What Is a TV Journalist?

Explore the career requirements for TV journalists. Get the facts about education requirements, job duties, work environment and salaries to determine if this is the right career for you. Schools offering Journalism degrees can also be found in these popular choices.

What Is a TV Journalist?

A television journalist reports the news using on-camera interviews and on-scene footage. They can cover events at the local, national and international levels, and may research their assigned stories prior to interviewing experts in the field. They may also do follow-up stories to give the public new information or update them on a particular situation. Television journalists also help with the editing of their stories, provide voiceovers and may prepare the story for coverage on television as well as online. In today's world, these professionals typically keep up with social media and provide a presence on various outlets for their audience. The following chart gives an overview of this popular career.

Degree Required Bachelor's
Education Field of Study Broadcast journalism, mass communications
Key Responsibilities Reporting, interviewing, researching, writing, editing
Job Forecast (2014-24) -8% (reporters and correspondents)*
Mean Salary (2015) $51,430 (reporters and correspondents, television and radio broadcasting)*

Source: *U.S. Bureau of Labor Statistics.

What Does a TV Journalist Do?

As a TV journalist, you're responsible for reporting on the news to your viewers. Your main focus is to research news events in order to compile presentable stories. This may include traveling to the scene of events and interviewing those involved, like bystanders or police officers. You may also conduct research in order to provide a more accurate and complete story. When covering a scheduled event, you might spend time observing the occasion and then have the opportunity to complete interviews in a more controlled environment.

Once you have the material gathered for a story, you'll need to write your script, produce the piece and complete any necessary editing. In some cases, you'll report from a scene while incorporating pre-recorded elements into your story; this may require a mixture of live reporting and previously edited material. Throughout all of your work as a TV journalist, you'll work closely with producers, camera operators and technical crew members.

In some cases, you may work as a commentator. This is a specialized field within TV journalism in which you offer opinions on the news rather than reporting. This work typically involves much less production. Instead, you'll observe the news, write your opinions and then present them on the air.

Where Might I Work?

With the exception of commentating, which is primarily traditional, office-based work, TV journalism will require long, uneven hours in what can often be a variety of settings. You may be asked to respond to events as they occur, which may result in unexpected travel; you may not have a clear understanding of how long you'll be working on a given story.

Sometimes you'll report from events that are benign in nature, such as parades or festivals. You may also report from areas that involve threatening circumstances, such as wars, natural disasters or terrorism-related situations. While some TV journalists complete production and editing work using field equipment, you may also complete this type of work at your television studio's offices.

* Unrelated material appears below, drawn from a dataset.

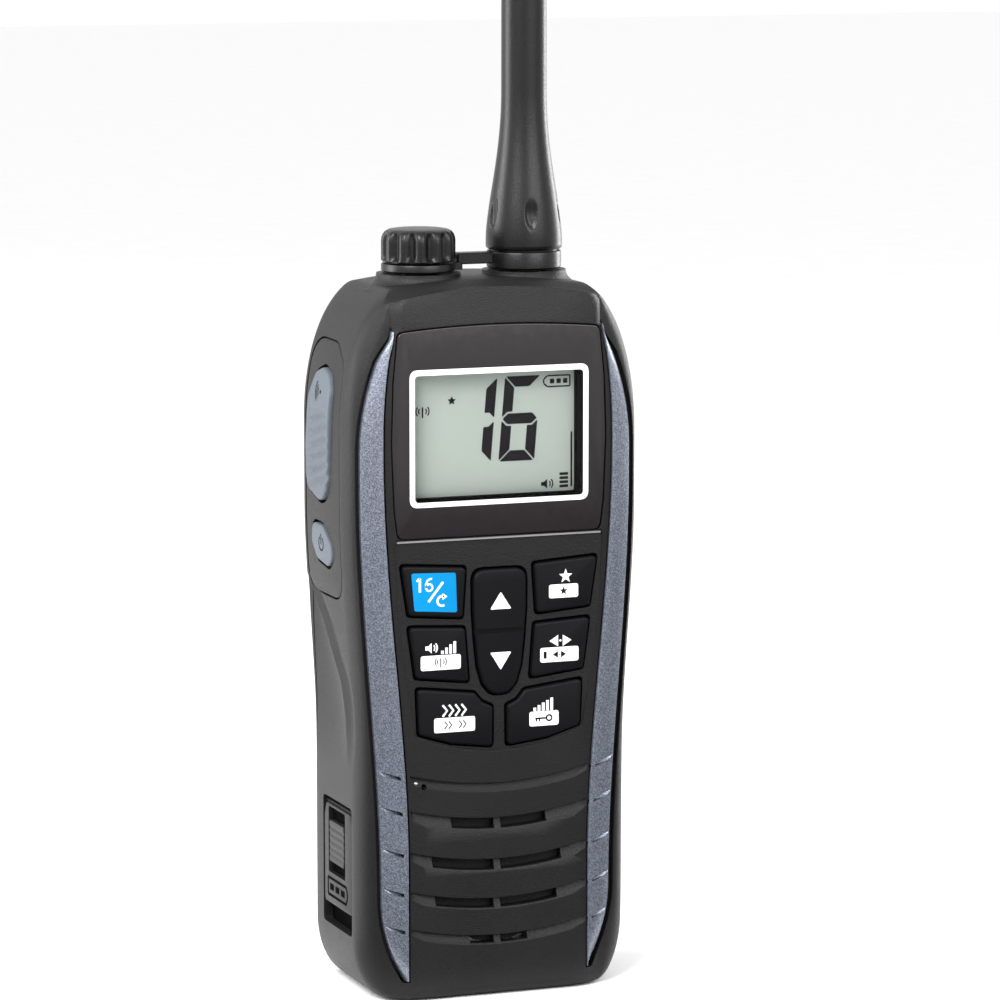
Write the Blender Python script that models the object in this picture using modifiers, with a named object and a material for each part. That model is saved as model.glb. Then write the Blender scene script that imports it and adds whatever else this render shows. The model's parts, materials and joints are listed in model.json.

You'll often be working under tight deadlines, so even when you're working from the relative comfort of the studio, your pace may be frenzied.

What Education Will I Need?

Most employers will prefer that you possess a bachelor's degree. While relevant training can be provided through several types of liberal arts degrees - like English or political science - the most applicable fields of study for this career are broadcast journalism and mass communications. These programs will develop your skills in writing, reporting, editing and production. Most of these programs include a mixture of lecture-based and hands-on courses; you'll gain experience with cameras, editing equipment and other tools of broadcasting.

In addition to a postsecondary education, employers will also be looking at your experience in the real world. It will be essential that you complement your studies with as much journalism experience as you can manage. This may include on-campus opportunities with a radio station or student-run newspaper. You might consider working part-time or during extended school breaks at a local television station; these stations occasionally offer aspiring TV journalists low-level opportunities, such as copyediting or research jobs.

What Salary is Possible?

According to the U.S. Bureau of Labor Statistics (BLS), radio and TV journalists had a mean annual salary of $51,430 in May 2015 (www.bls.gov). Those working for cable and other subscription-based TV stations in 2015 had an annual mean salary of $54,780. The BLS notes that more than 11,000 out of roughly 41,000 employed reporters worked in television and radio in 2015; the majority of reporters worked in print journalism.

What Are Some Related Alternative Careers?

Editors, technical writers and public relations specialists are a few of the similar positions that require a bachelor's degree. Editors are responsible for ensuring the readability and correcting errors in different types of written works. They may prepare books, magazines, newspapers and more for publication. Technical writers prepare the written content on complex subjects, such as information one would find in a how-to-guide. They may specialize in a particular area or subject. Public relations specialists develop and conserve a positive public image for their particular organization. They may do this through social media, media releases, marketing and more.